Is it any wonder that the British have failed to be captivated? Not only that but British success has, until very recently, been sporadic. Tom Simpson was a promising talent until he died on Mont Ventoux. That’s not a sporting metaphor – he really died. Robert Millar won the ‘King of the Mountains’. Chris Boardman spent a few days in yellow and was a brilliant time-triallist. Just winning a stage is a major achievement in itself. Mark Cavendish has won thirty. To put that into context, only ‘The Cannibal’ Eddie Merckx has more, at thirty four. But then came Team Sky with its vast budget and a mission to place a British rider at the pinnacle of the world’s biggest bike race and biggest annual sporting event. Belgium-born Bradley Wiggins took the honours in 2012 (with some help from team orders) and since then the African-born and bred Chris Froome has four wins. Even though and despite this pseudo-British success, it remains a minority sport in this country.

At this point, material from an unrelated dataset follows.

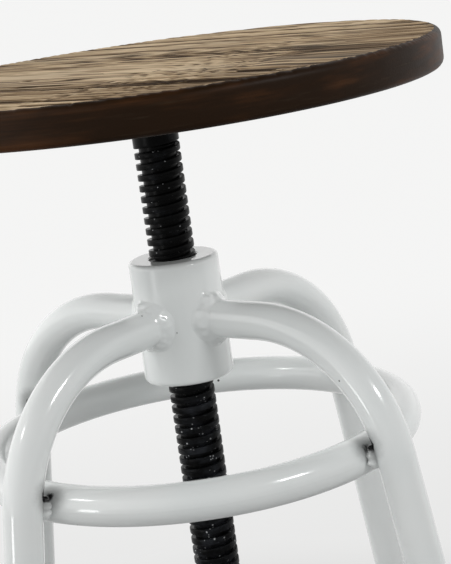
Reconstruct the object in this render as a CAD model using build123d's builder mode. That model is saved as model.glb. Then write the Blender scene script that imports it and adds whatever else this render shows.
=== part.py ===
"""Screw-adjusted swivel stool: a round wooden seat on a threaded spindle in a four-legged tube frame.

Millimetres, +Z up. The origin is on the spindle's axis at floor level, midway between the four feet.
The legs stand on the diagonals, and the seat is modelled part way up its travel.
"""

import os
from math import cos, radians, sin, sqrt, tan

from build123d import *

# ---- driving dimensions: frame ----------------------------------------------------------------
HUB_MID_Z = 385.5          # height of the hub's middle, where the legs join it
HUB_D = 55.0
HUB_H = 75.0
HUB_EDGE = 3.0             # rounding of the hub's two rims

TUBE_D = 22.8              # leg tube
TUBE_WALL = 1.5
LEG_BEND_START = 62.0      # distance from the axis where a leg starts to bend down
LEG_BEND_R = 89.0          # bend radius on the tube's centreline
LEG_SPLAY = 10.0           # degrees from upright, below the bend
LEG_AZIMUTHS = {"front_right": -45.0, "rear_right": 45.0, "rear_left": 135.0, "front_left": 225.0}

RING_BELOW_KNEE = 1.65     # from the end of the legs' bend down to the ring's centreline
RING_TUBE_D = 22.8
RING_WALL = 1.5
VENT_D = 4.0               # vent hole in the underside of the ring
WELD_GAP = 0.2             # gap between ring and leg that the weld bridges

HUB_BEAD = 4.5             # leg length of the fillet weld around each leg's root
HUB_BEAD_CROWN = 2.8       # how far the weld's middle stands out from tube and hub
RING_BEAD_R = 7.5          # reach of the weld around each crossing of ring and leg

CAP_BASE = 5.0             # rubber under the tube's cut end
CAP_SLEEVE = 22.0          # height of the sleeve above the base
CAP_WALL = 1.8
CAP_FIT = 0.15             # radial gap between sleeve and tube
CAP_EDGE = 1.2

# ---- driving dimensions: seat and spindle -----------------------------------------------------
SEAT_RISE = 155.0          # seat's top above the hub's middle, in the modelled position
SEAT_D = 350.0
SEAT_T = 22.0
SEAT_TOP_EDGE = 5.0
SEAT_BOTTOM_EDGE = 4.0

PLATE_D = 130.0
PLATE_T = 4.0
PLATE_EDGE = 0.8
PLATE_MARGIN = 15.0        # from the screw holes' centres to the plate's rim
PLATE_SCREWS = 4

SCREW_D = 5.0              # wood screws
SCREW_L = 20.0
SCREW_HEAD_D = 9.6
SCREW_HEAD_H = 3.2
SCREW_DOME_D = 7.1         # where the head's dome is SCREW_DOME_H below the plate
SCREW_DOME_H = 2.8
SCREW_FLAT_D = 3.8         # flat middle of the head
SCREW_TIP = 4.0
DRIVE_W = 1.2              # cross recess
DRIVE_L = 5.2
DRIVE_DEPTH = 1.8
SCREW_PLAY = 0.25          # radial gap to the plate's hole
PILOT_FIT = 0.05           # radial gap to the pilot hole in the wood

THREAD_D = 28.0            # spindle, over the thread and the plain neck
THREAD_DEPTH = 3.0
THREAD_PITCH = 6.6
THREAD_CREST = 3.0
THREAD_FLANK = 10.0        # degrees, each side
NECK_L = 21.0              # plain neck under the seat plate
SPINDLE_L = 299.0          # from the plate down to the shoulder above the spigot
SPINDLE_CHAMFER = 1.5
NECK_BEAD = 4.0            # fillet weld between neck and plate

THREAD_RADIAL_GAP = 0.3    # running clearance in the hub's thread
THREAD_FLANK_GAP = 0.25
MOUTH_DEPTH = 4.0          # plain counterbore at each end of the hub's thread
MOUTH_GAP = 0.7            # radial gap between counterbore and spindle
MOUTH_CHAMFER = 0.8

# ---- driving dimensions: stop at the spindle's lower end --------------------------------------
STOP_D = 40.0
STOP_T = 3.0
STOP_EDGE = 0.4
SPIGOT_D = 16.0
STOP_RADIAL_GAP = 0.4      # loose on the spigot
STOP_END_GAP = 0.2         # above and below the washer
KEEPER_D = 24.0
KEEPER_T = 2.0
KEEPER_EDGE = 0.3
BOLT_D = 8.0
BOLT_GRIP = 24.0           # length of shank inside the spindle
BOLT_FLATS = 13.0
BOLT_HEAD_H = 5.3
BOLT_HEAD_EDGE = 0.65
BOLT_TIP = 0.8
BOLT_BORE_FIT = 0.05
WASHER_BORE_GAP = 0.2      # radial gap of keeper and spring washer on the bolt
SPRING_D = 14.4
SPRING_T = 2.0
SPRING_SPLIT = 1.2
SPRING_SLANT = 25.0        # degrees that the split leans from upright

# ---- derived places ---------------------------------------------------------------------------
HUB_R = HUB_D / 2
HUB_TOP_Z = HUB_MID_Z + HUB_H / 2
HUB_BOTTOM_Z = HUB_MID_Z - HUB_H / 2
TUBE_R = TUBE_D / 2
RING_TUBE_R = RING_TUBE_D / 2
SPLAY = radians(LEG_SPLAY)
KNEE_R = LEG_BEND_START + LEG_BEND_R * cos(SPLAY)
KNEE_Z = HUB_MID_Z - LEG_BEND_R * (1 - sin(SPLAY))
RING_Z = KNEE_Z - RING_BELOW_KNEE


def leg_reach(height):
    """Distance of a leg's centreline from the axis, at a height below its bend."""
    return KNEE_R + (KNEE_Z - height) * tan(SPLAY)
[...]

And yet it is gaining popularity – a grand depart in Yorkshire was deemed to have been so successful that it spawned its very own Tour de Yorkshire with its amusing linguistic juxtapositions. ‘By ‘eck, tha ‘e goes, starmin’ oop cote de Buttertubs, t’ tak t’ flamme roodge an’ yella shirt.’ That’s what the winner of the Tour gets – a yellow jersey. Wow! The first edition took place in 1903, having been inaugurated by journalist Henri Desgrange in an attempt to resurrect the ailing fortunes of his xanthous newspaper, L’Auto. It certainly achieved that and proved to be a fantastic way of promoting the stunning beauty and variety of France. This is why we have it on – I enjoy the racing and the scenery and the Mrs Smith enjoys the scenery (and is secretly enamoured of Peter Sagan!). The TV helicopters provide glorious panoramic views of mountains, valleys, lakes and rivers. This chateau de somewhere and l’eglise de st. someone receive historical insight from the commentators. All the while ‘er indoors oohs and ahs – ‘Look! We’ve been there. Didn’t we walk there? And swim in that lake? Ah, happy days.’ Why would you not want it on in the background – even if you don’t have a clue as to what those blokes are up to? And to feel French desperation! You see, they haven’t had a winner since The Badger won the last of his five titles in 1985. It’s not quite as bad as the desperate search for an English winner of Wimbledon, but you’ll get the drift. It’s a national itch that must be scratched but cannot be satisfied. Any Frenchman who shows promise immediately has the full weight of a nation’s expectation dumped upon his shoulders. Nobody expected Tommy Vöckler to win a tour, but he did his best to stir the emotions of many a housewife with a polka-dot jersey, a number of stage wins and many days in yellow. Pierre Rolland came, saw, but didn’t conquer. In 2014 Jean-Christoph Péraud achieved a very creditable, and highly unexpected, second place. But at age 37 he really was over the hill. The younger Thibaut Pinot came third. Romain Bardet has a second place (2016) and a third place (2017) to his name, but just doesn’t have the mettle to overcome Froome. Warren Barguil puts in the occasional stellar performance. He is young so there might be time for maturation. Stage ten of this year’s edition was won by Julian Alaphilippe. An exciting solo breakaway saw him win by a country mile. Could he become someone? The desperation is palpable.

Personally, I don’t care. I just love the whole thing – the breakaways; the heroic solo efforts; the monstrous climbs and daredevil descents; the sprint finishes; the crashes and the visceral determination to climb back on, despite shredded skin and broken bones, in the hope that they can be reassembled to race another day; the foul weather; the heat; the crosswinds; the ever-changing tactics; loyalties and intrigue (Thomas the domestique or Froome the leader? I wonder…); the familiar landmarks and the memories of many a family holiday.